Self-reference in interface definition
Chris Nicholson-Sauls
ibisbasenji at gmail.com
Tue May 15 22:06:10 PDT 2007
Jason House wrote:
> While the code below does not compile, I believe that it should be
> allowed. Requiring something that implements an interface to accept
> other objects conforming to the interface should always be allowed. The
> specific problem below makes perfect sense to disallowed for classes,
> but does not for interfaces.
>
> == test.d ==
> interface X{
> X opAssign(X);
> }
>
> == gdc output ==
> test.d:2: function test.X.opAssign identity assignment operator overload
> is illegal
The problem is specifically with the X in opAssign's parameters.
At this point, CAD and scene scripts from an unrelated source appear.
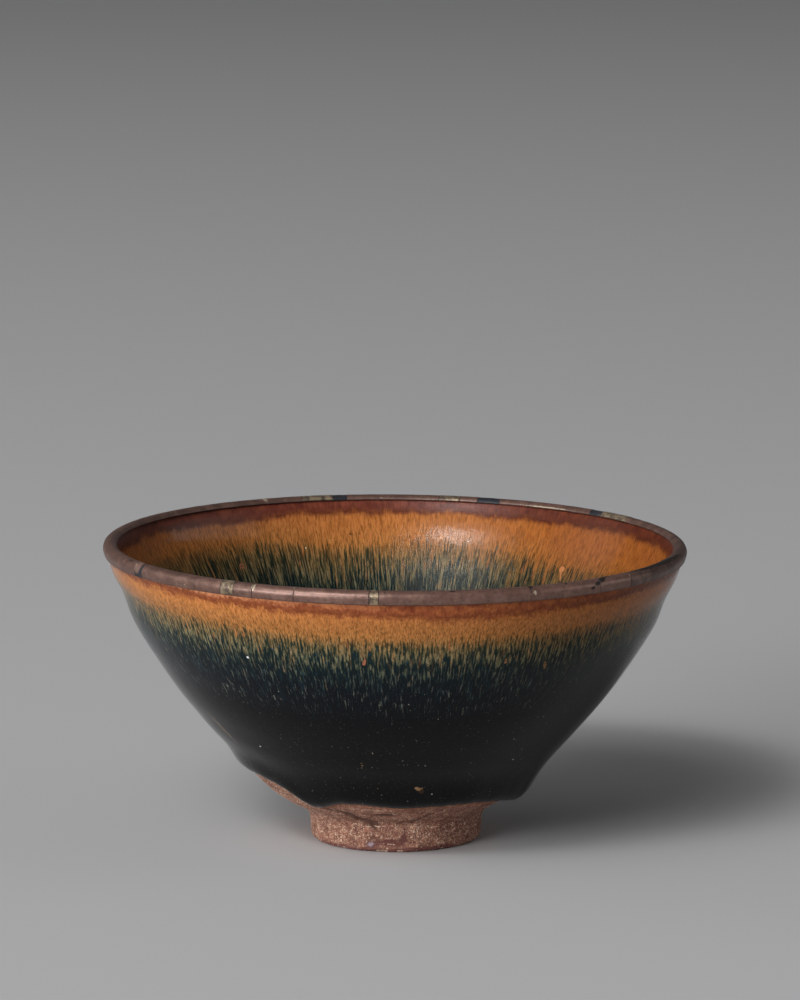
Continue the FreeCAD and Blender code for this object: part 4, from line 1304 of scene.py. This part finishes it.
def fade_to_rim(lamp):
    """Lets a panel shine most in its middle and not at all at its rim."""
    lamp.use_nodes = True
    tree = lamp.node_tree
    emission = next(node for node in tree.nodes if node.type == "EMISSION")

    def math_node(operation, *values, **settings):
        return add_node(tree, "ShaderNodeMath", *values, operation=operation, **settings).outputs[0]

    across = add_node(tree, "ShaderNodeNewGeometry").outputs["Parametric"]
    centred = add_node(tree, "ShaderNodeVectorMath", across, (2, 2, 0), (-1, -1, 0),
                       operation="MULTIPLY_ADD").outputs[0]
    squared = add_node(tree, "ShaderNodeVectorMath", centred, centred, operation="MULTIPLY").outputs[0]
    split = add_node(tree, "ShaderNodeSeparateXYZ", squared).outputs
    sides = [math_node("SUBTRACT", 1.0, split[side], use_clamp=True) for side in (0, 1)]
    give(tree, emission.inputs["Strength"], math_node("MULTIPLY", math_node("MULTIPLY", *sides), FADING_GAIN))


def soft_panel(name, azimuth, elevation, width, tall, level, fading=True, roll=0):
    """A soft light aimed at the bowl. Its level is how bright a white card facing it would be."""
    lamp = bpy.data.lights.new(name, "AREA")
    lamp.shape, lamp.size, lamp.size_y = "RECTANGLE", width, tall
    lamp.energy = level * math.pi**2 * PANEL_DISTANCE**2
    panel = bpy.data.objects.new(name, lamp)
    bpy.context.scene.collection.objects.link(panel)
    turn, rise = math.radians(azimuth), math.radians(elevation)
    away = PANEL_DISTANCE * math.cos(rise)
    panel.location = (away * math.sin(turn), -away * math.cos(turn),
                      AIM_HEIGHT + PANEL_DISTANCE * math.sin(rise))
    aim = Euler((math.pi / 2 - rise, 0, turn)).to_matrix() @ Euler((0, 0, math.radians(roll))).to_matrix()
    panel.rotation_euler = aim.to_euler()
    panel.visible_camera = False
    if fading:
        fade_to_rim(lamp)


soft_panel("wide_panel", -34, 47, 3.4, 2.6, 0.38)
soft_panel("bright_panel", -31, 44, 1.5, 0.8, 0.28)
soft_panel("low_panel", -44, 14, 3.0, 1.3, 0.74)
soft_panel("left_wall", -100, 25, 3.3, 2.8, 0.11)
soft_panel("right_card", 90, 20, 3.4, 1.2, 0.11, fading=False, roll=-26)
air = bpy.data.worlds.new("studio_air")
air.use_nodes = True
air.node_tree.nodes["Background"].inputs["Color"].default_value = (0.09, 0.09, 0.093, 1)
air.node_tree.nodes["Background"].inputs["Strength"].default_value = 1.0
bpy.context.scene.world = air
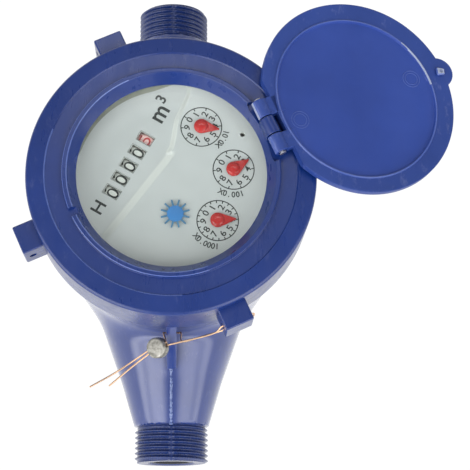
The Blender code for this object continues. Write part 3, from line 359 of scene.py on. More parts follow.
def dress(obj, mat, body, nodes=()):
    """Gives the object its material, the body it rides on and the CAD nodes it replaces."""
    obj.data.materials.clear()
    obj.data.materials.append(mat)
    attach(obj, body)
    if nodes:
        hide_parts(*nodes)
    return obj


def polar(radius, azimuth):
    return Vector((radius * math.cos(azimuth), radius * math.sin(azimuth)))


# Materials

ring_mat = blue_plastic("ring_plastic", linear(8, 42, 110), 0.26, coat=0.25, scuffs=0.12)
body_mat = blue_plastic("body_plastic", linear(24, 50, 118), 0.28, wave=0.45, coat=1.0, scuffs=0.15)
lid_mat = blue_plastic("lid_plastic", linear(36, 63, 142), 0.34, wave=0.06)
thread_mat = blue_plastic("thread_plastic", linear(22, 44, 100), 0.22, wave=0.05, coat=0.25)
lid_border_mat = blue_plastic("lid_border_plastic", linear(33, 60, 132), 0.36, wave=0.35, scuffs=0.28)
# Pale blue for bright spots on the lid: painted glints.
lid_glint_mat = blue_plastic("lid_glint_plastic", linear(148, 158, 184), 0.3, wave=0.3, coat=0.3)
# Lighter blue on the lid's ridge crest, the ears' backs and the pin marks: painted highlight, with scuffs.
lid_edge_highlight_mat = blue_plastic("lid_edge_highlight_plastic", linear(64, 86, 156), 0.28, wave=0.2, coat=0.2, scuffs=0.2)
crease_mat = blue_plastic("crease_plastic", linear(30, 44, 88), 0.4)
# Lighter blue for thin lines on the ring's edges: painted highlight.
ring_highlight_mat = blue_plastic("ring_highlight_plastic", linear(82, 102, 164), 0.22, wave=0.1, coat=0.6)
seam_mat = blue_plastic("seam_plastic", linear(84, 104, 158), 0.30, wave=0.8, coat=1.0)
white_mat = plain("white_plastic_look", linear(214, 214, 208), 0.45)
cup_mat = plain("cup_look", linear(170, 169, 156), 0.5)
# Greyer and darker than the dial, for a band at its rim: painted shade of the ring.
rim_shade_mat = plain("rim_shade_look", linear(158, 161, 147), 0.6, drift=0.15)
frame_mat = plain("frame_line_look", linear(118, 126, 122), 0.6, drift=0.1)
ink_mat = plain("ink_look", linear(30, 38, 36), 0.6, drift=0.2)
red_ink_mat = plain("red_ink_look", linear(196, 70, 72), 0.6, drift=0.1)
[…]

One of the restrictions
on assignment operator overloading is that any type X cannot have an overloaded assignment
for X or a derivative of X. From the specs:
"""The assignment operator cannot be overloaded for rvalues that can be implicitly cast to
the lvalue type."""
Nor may an opAssign have more than one parameter.
I assume your intention was to have code like:
X x1 = new A;
X x2 = new B;
x1 = x2;
Where the assignment at the end copies data from x2 to x1 rather than making them the same
reference. For that you will need an explicit copy(X) method instead. Or maybe you
wanted something else, but that was what first came to mind.